The
Prisoner, série allégorique
(*)
Myriam
Guinot et Baptiste Marcel
Histoire
Pour une raison inconnue, un
agent, interprété par Patrick McGoohan, démissionne des services secrets
britanniques. De retour dans son appartement, à Londres, alors qu'il fait sa
valise, un jet de gaz à travers la serrure le plonge dans l'inconscience. A son
réveil il se retrouve dans un ravissant petit village au style
architectural bigarré et à l'ambiance de villégiature. Il s'aperçoit
rapidement qu'il est dans un endroit des plus étranges; il est impossible de
passer des appels téléphoniques vers l'extérieur, les taxis n'assurent que la
desserte locale, les cartes de l'endroit ne portent aucune indication géographique...
Un personnage étrange, le Numéro 2,semble commander le Village et lui
dira bientôt que son maître, le mystérieux N°1, veut connaître les raisons
sa démission, qu'il restera ici le temps qu'il faudra, et qu'il est le "N°6".

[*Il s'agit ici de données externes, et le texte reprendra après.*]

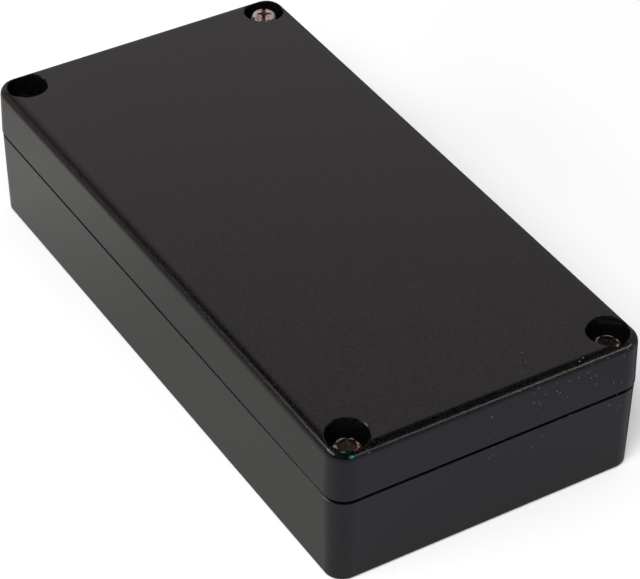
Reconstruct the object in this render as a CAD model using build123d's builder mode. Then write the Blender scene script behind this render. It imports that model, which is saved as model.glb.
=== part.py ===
from build123d import *
import os

os.makedirs("parts", exist_ok=True)

# A two-part instrument case: a tray-shaped base, a capping lid and four long screws down the corners.
# Sizes are millimetres. Z is up, the underside lies on Z = 0 and the box is centred on X and Y.

# Overall size, taken at the lower edge of the lid, where the box is widest
length = 152.0
width = 75.0
height = 34.3
corner_radius = 4.7

# The parting line: the base's rim, the shadow gap above it and the set-back below the lid's edge
rim_height = 21.2
seam_gap = 0.5
base_inset = 0.15

# Wall sections
wall = 2.4
floor_thickness = 2.4
roof_thickness = 2.4

# Mould draft in degrees, and how the outer edges are eased
lid_draft = 1.1
base_draft = 1.3
top_edge_radius = 2.4
lid_edge_chamfer = 0.3
rim_edge_chamfer = 0.15
bottom_edge_radius = 0.55

# Lid screws: how far their axes stand in from the box's ends and sides
screw_end_inset = 5.85
screw_side_inset = 6.1

# Pan head machine screw, which reaches a little way past its insert
screw_thread_diameter = 3.0
screw_reach = 3.0
screw_tip_chamfer = 0.4
head_diameter = 6.0
head_height = 2.4
head_side_height = 1.0
head_crown_diameter = 4.0

# Cross recess in the screw's head
cross_span = 3.0
cross_wing = 0.7
cross_depth = 1.5

# Each corner's side in X and Y, and how far its screw's cross is turned, in degrees
corner_sides = {
    "front_left": (-1, -1, 30.0),
    "front_right": (1, -1, 58.0),
    "back_left": (-1, 1, 60.0),
    "back_right": (1, 1, 14.0),
}

# One screw isn't driven home
raised_corner = "back_left"
raised_screw_rise = 2.25

# Recess over each screw head, and the turret round it
recess_diameter = 9.24
recess_depth = 5.4
recess_rim_chamfer = 0.25
screw_hole_clearance = 0.2
turret_wall = 1.8

# Corner pillars of the base and their threaded inserts
pillar_diameter = 9.2
insert_outer_diameter = 4.4
insert_length = 5.5
insert_set_down = 0.3
insert_running_clearance = 0.05
pillar_bore_clearance = 0.25
screw_tip_room = 2.0

# Locating lip on the base's rim, and the rebate for it in the lid
lip_height = 1.8
lip_thickness = 1.0
lip_clearance = 0.3

# Board bosses on the floor, with blind holes for self-tapping screws
boss_spacing_x = 120.0
boss_spacing_y = 50.0
boss_diameter = 6.0
boss_height = 5.0
boss_hole_diameter = 2.4
boss_hole_depth = 5.5

# Board guides: pairs of ribs with a slot between them, up the inside of the base's walls
guide_slot = 2.0
guide_rib_thickness = 1.2
guide_rib_depth = 1.5
guide_rib_root = 1.0
guide_top_drop = 1.2
long_guide_count = 5
long_guide_pitch = 24.0
short_guide_count = 3
short_guide_pitch = 14.0

# Heights worked out from the values above
lid_edge_height = rim_height + seam_gap
roof_underside = height - roof_thickness
seat_height = height - recess_depth
insert_bottom = lid_edge_height - insert_set_down - insert_length
screw_tip_height = insert_bottom - screw_reach
screw_length = seat_height - screw_tip_height
boss_top = floor_thickness + boss_height
guide_top = rim_height - guide_top_drop

# How far inside the lid's lower edge each wall face stands, at the parting line
base_cavity_inset = base_inset + wall
lip_inset = base_cavity_inset - lip_thickness
rebate_inset = lip_inset - lip_clearance

# Screw axes
screw_x = length / 2 - screw_end_inset
screw_y = width / 2 - screw_side_inset
corners = [(side_x * screw_x, side_y * screw_y) for side_x, side_y, turn in corner_sides.values()]

# Radii of what shares those axes
thread_radius = screw_thread_diameter / 2
screw_hole_radius = thread_radius + screw_hole_clearance
recess_radius = recess_diameter / 2
turret_radius = recess_radius + turret_wall
pillar_radius = pillar_diameter / 2
insert_outer_radius = insert_outer_diameter / 2
insert_bore_radius = thread_radius + insert_running_clearance
pillar_bore_radius = thread_radius + pillar_bore_clearance


def outline(inset, mode=Mode.ADD):
    """The box's rounded rectangle, drawn inset from the lid's lower edge."""
    RectangleRounded(length - 2 * inset, width - 2 * inset, corner_radius - inset, mode=mode)


def discs(radius, mode=Mode.ADD):
    """A disc on each screw axis."""
    with Locations(*corners):
        Circle(radius, mode=mode)


# Base: a drafted tray with a pillar in each corner
with BuildPart() as base:
    with BuildSketch(Plane.XY.offset(rim_height)):
        outline(base_inset)
    extrude(amount=-rim_height, taper=base_draft)
    fillet(base.edges().group_by(Axis.Z)[0], bottom_edge_radius)
    chamfer(base.edges().group_by(Axis.Z)[-1], rim_edge_chamfer)

    with BuildSketch(Plane.XY.offset(rim_height)):
        outline(base_cavity_inset)
        discs(pillar_radius, Mode.SUBTRACT)
    extrude(amount=floor_thickness - rim_height, taper=base_draft, mode=Mode.SUBTRACT)

    # Pillar tops, which the lid's turrets stand on
    with BuildSketch(Plane.XY.offset(rim_height)):
        discs(pillar_radius)
    extrude(amount=seam_gap)

    # Locating lip, left open round the turrets
    with BuildSketch(Plane.XY.offset(rim_height)):
        outline(lip_inset)
        outline(base_cavity_inset, Mode.SUBTRACT)
        discs(turret_radius + lip_clearance, Mode.SUBTRACT)
    extrude(amount=lip_height)

    # Guide ribs on the long walls, rooted in the wall
    rib_span = guide_rib_depth + guide_rib_root
    rib_offset = guide_slot / 2 + guide_rib_thickness / 2
    long_rib_y = width / 2 - base_cavity_inset - rib_span / 2 + guide_rib_root
    short_rib_x = length / 2 - base_cavity_inset - rib_span / 2 + guide_rib_root
    with BuildSketch(Plane.XY.offset(floor_thickness)):
        for side in (-1, 1):
            for flank in (-1, 1):
                with Locations((flank * rib_offset, side * long_rib_y)):
                    with GridLocations(long_guide_pitch, 1, long_guide_count, 1):
                        Rectangle(guide_rib_thickness, rib_span)
                with Locations((side * short_rib_x, flank * rib_offset)):
                    with GridLocations(1, short_guide_pitch, 1, short_guide_count):
                        Rectangle(rib_span, guide_rib_thickness)
    extrude(amount=guide_top - floor_thickness)

    # Board bosses
    with BuildSketch(Plane.XY.offset(floor_thickness)):
        with GridLocations(boss_spacing_x, boss_spacing_y, 2, 2):
            Circle(boss_diameter / 2)
    extrude(amount=boss_height)
    with Locations((0, 0, boss_top)):
        with GridLocations(boss_spacing_x, boss_spacing_y, 2, 2):
            Hole(boss_hole_diameter / 2, depth=boss_hole_depth)

    # Pillar bores: a seat for the insert, then room for the screw's tip
    with Locations(*[(x, y, lid_edge_height) for x, y in corners]):
        CounterBoreHole(
            radius=pillar_bore_radius,
            counter_bore_radius=insert_outer_radius,
            counter_bore_depth=lid_edge_height - insert_bottom,
            depth=lid_edge_height - screw_tip_height + screw_tip_room,
        )

base.part.label = "base"
export_step(base.part, "parts/base.step")


# Lid: a drafted cap with a screw turret in each corner
with BuildPart() as lid:
    with BuildSketch(Plane.XY.offset(lid_edge_height)):
        outline(0)
    extrude(amount=height - lid_edge_height, taper=lid_draft)
    fillet(lid.edges().group_by(Axis.Z)[-1], top_edge_radius)
    chamfer(lid.edges().group_by(Axis.Z)[0], lid_edge_chamfer)

    with BuildSketch(Plane.XY.offset(lid_edge_height)):
        outline(wall)
        discs(turret_radius, Mode.SUBTRACT)
    extrude(amount=roof_underside - lid_edge_height, taper=lid_draft, mode=Mode.SUBTRACT)

    # Rebate that the base's lip stands in
    with BuildSketch(Plane.XY.offset(lid_edge_height)):
        outline(rebate_inset)
        discs(turret_radius, Mode.SUBTRACT)
    extrude(amount=lip_height - seam_gap + lip_clearance, mode=Mode.SUBTRACT)

    # Screw recesses, with a softened rim
    with Locations(*[(x, y, height) for x, y in corners]):
        CounterBoreHole(
            radius=screw_hole_radius,
            counter_bore_radius=recess_radius,
            counter_bore_depth=recess_depth,
            depth=height - lid_edge_height,
        )
    recess_middle = (seat_height + height) / 2
    rims = lid.edges(Select.LAST).filter_by(lambda edge: edge.bounding_box().min.Z > recess_middle)
    chamfer(rims, recess_rim_chamfer)

lid.part.label = "lid"
export_step(lid.part, "parts/lid.step")


# Lid screws and the inserts that they run into, one pair in each corner
for corner, (side_x, side_y, turn) in corner_sides.items():
    x = side_x * screw_x
    y = side_y * screw_y
    rise = raised_screw_rise if corner == raised_corner else 0.0
    head_base = seat_height + rise

    with BuildPart() as screw:
        with BuildSketch(Plane((x, y, head_base), x_dir=(1, 0, 0), z_dir=(0, -1, 0))):
            with BuildLine():
                Polyline(
                    (0, head_height),
                    (head_crown_diameter / 2, head_height),
                    (head_diameter / 2, head_side_height),
                    (head_diameter / 2, 0),
                    (thread_radius, 0),
                    (thread_radius, screw_tip_chamfer - screw_length),
                    (thread_radius - screw_tip_chamfer, -screw_length),
                    (0, -screw_length),
                    close=True,
                )
            make_face()
        revolve(axis=Axis((x, y, 0), (0, 0, 1)))
        with BuildSketch(Plane((x, y, head_base + head_height)).rotated((0, 0, turn))):
            Rectangle(cross_span, cross_wing)
            Rectangle(cross_wing, cross_span)
        extrude(amount=-cross_depth, mode=Mode.SUBTRACT)
    screw.part.label = "screw_" + corner
    export_step(screw.part, "parts/screw_" + corner + ".step")

    with BuildPart() as insert:
        with BuildSketch(Plane.XY.offset(insert_bottom)):
            with Locations((x, y)):
                Circle(insert_outer_radius)
                Circle(insert_bore_radius, mode=Mode.SUBTRACT)
        extrude(amount=insert_length)
    insert.part.label = "insert_" + corner
    export_step(insert.part, "parts/insert_" + corner + ".step")
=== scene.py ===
import bmesh
import bpy
import math
from mathutils import Matrix, Vector


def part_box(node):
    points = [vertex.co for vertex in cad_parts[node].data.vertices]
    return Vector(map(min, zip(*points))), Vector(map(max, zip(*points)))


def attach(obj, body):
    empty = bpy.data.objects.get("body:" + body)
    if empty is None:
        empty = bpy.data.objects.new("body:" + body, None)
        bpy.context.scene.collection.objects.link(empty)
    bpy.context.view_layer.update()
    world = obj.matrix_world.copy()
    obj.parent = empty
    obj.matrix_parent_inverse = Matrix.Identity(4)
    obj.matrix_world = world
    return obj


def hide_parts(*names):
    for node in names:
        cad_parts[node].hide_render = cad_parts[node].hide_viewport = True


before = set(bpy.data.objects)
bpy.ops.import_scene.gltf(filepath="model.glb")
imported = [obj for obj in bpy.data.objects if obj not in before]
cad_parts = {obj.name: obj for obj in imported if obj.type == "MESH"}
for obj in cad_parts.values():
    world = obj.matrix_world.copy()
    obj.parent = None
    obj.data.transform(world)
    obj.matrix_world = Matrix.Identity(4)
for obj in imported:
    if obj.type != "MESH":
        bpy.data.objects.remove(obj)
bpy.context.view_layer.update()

bpy.context.scene.view_settings.view_transform = "Standard"
millimetres = 1000  # in a metre


def addObject(name, data):
    added = bpy.data.objects.new(name, data)
    bpy.context.scene.collection.objects.link(added)
    return added


# Small helpers for wiring nodes. A value is a number, a tuple or another node's output.
def wire(tree, source, target):
    tree.links.new(source, target)


def feed(tree, value, socket):
    if isinstance(value, bpy.types.NodeSocket):
        wire(tree, value, socket)
    else:
        socket.default_value = value


def mathNode(tree, operation, *values):
    node = tree.nodes.new("ShaderNodeMath")
    node.operation = operation
    for place, value in enumerate(values):
        feed(tree, value, node.inputs[place])
    return node.outputs[0]


def product(tree, first, *others):
    for other in others:
        first = mathNode(tree, "MULTIPLY", first, other)
    return first


def oneMinus(tree, value):
    return mathNode(tree, "SUBTRACT", 1.0, value)


def vectorNode(tree, operation, *values):
    node = tree.nodes.new("ShaderNodeVectorMath")
    node.operation = operation
    for place, value in enumerate(values):
        feed(tree, value, node.inputs["Scale" if operation == "SCALE" and place == 1 else place])
    return node.outputs["Value" if operation in ("DOT_PRODUCT", "LENGTH") else "Vector"]


def axesOf(tree, vector):
    split = tree.nodes.new("ShaderNodeSeparateXYZ")
    wire(tree, vector, split.inputs[0])
    return [split.outputs[axis] for axis in "XYZ"]


def fromAxis(tree, place):  # how far a place is from Z
    return vectorNode(tree, "LENGTH", vectorNode(tree, "MULTIPLY", place, (1, 1, 0)))


def smoothStep(tree, value, low, high):
    node = tree.nodes.new("ShaderNodeMapRange")
    node.interpolation_type = "SMOOTHSTEP"
    feed(tree, value, node.inputs["Value"])
    feed(tree, low, node.inputs["From Min"])
    feed(tree, high, node.inputs["From Max"])
    return node.outputs["Result"]


def mixColour(tree, share, first, second):
    node = tree.nodes.new("ShaderNodeMix")
    node.data_type = "RGBA"
    feed(tree, share, node.inputs["Factor"])
    for name, value in (("A", first), ("B", second)):
        feed(tree, (*value, 1) if isinstance(value, tuple) else value, node.inputs[name])
    return node.outputs["Result"]


def mixValue(tree, share, first, second):
    node = tree.nodes.new("ShaderNodeMix")
    feed(tree, share, node.inputs["Factor"])
    feed(tree, first, node.inputs["A"])
    feed(tree, second, node.inputs["B"])
    return node.outputs["Result"]


def noiseNode(tree, place, scale, detail=2.0):
    noise = tree.nodes.new("ShaderNodeTexNoise")
    noise.inputs["Detail"].default_value = detail
    wire(tree, place, noise.inputs["Vector"])
    feed(tree, scale, noise.inputs["Scale"])
    return noise.outputs["Fac"]


def bumpNode(tree, height, distance, normal=None):
    bump = tree.nodes.new("ShaderNodeBump")
    bump.inputs["Strength"].default_value = 1.0
    wire(tree, height, bump.inputs["Height"])
    feed(tree, distance, bump.inputs["Distance"])
    if normal is not None:
        wire(tree, normal, bump.inputs["Normal"])
    return bump.outputs["Normal"]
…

Mais le Prisonnier n'est pas un numéro, il est un Homme Libre!
Ce petit village fleuri et bariolé
aurait tout d'un coin de paradis si ses habitants n'étaient pas des numéros
dont les moindres faits et gestes sont épiés par des caméras de surveillance.
Refusant toute intégration, toute soumission, le N°6 n'aura de cesse de
chercher à s'échapper, luttant pour cela contre une communauté étouffante et
entièrement sous la coupe du tout puissant et omniprésent pouvoir des
dirigeants du Village.
Origines
Si
l'on applique aujourd'hui le terme d'œuvre d'art à des productions télévisuelles,
c'est sans conteste grâce à la série The Prisoner. Artiste de génie,
à la fois comédien, réalisateur, scénariste et producteur, Patrick McGoohan,
arrive à faire parler la télévision et faire réfléchir le public. En effet,
sa série ouvre à chaque nouvel épisode un vaste champ de réflexion. Comme
toute véritable oeuvre d'art, cette série n'a pas vieilli et garde toute sa
profondeur et tout son actualité.
Début d'année 1966, lassé de
son rôle dans DangerMan, Patrick McGoohan, star absolue du petit écran
britannique, profite de son statut de vedette pour tenter la folle entreprise de
The Prisoner. George Markstein, qui avait déjà travaillé sur la première
série, imagine une histoire d'espionnage, celle d'un agent secret démissionnaire
que l'on kidnappe afin de lui faire avouer les raisons de sa démission.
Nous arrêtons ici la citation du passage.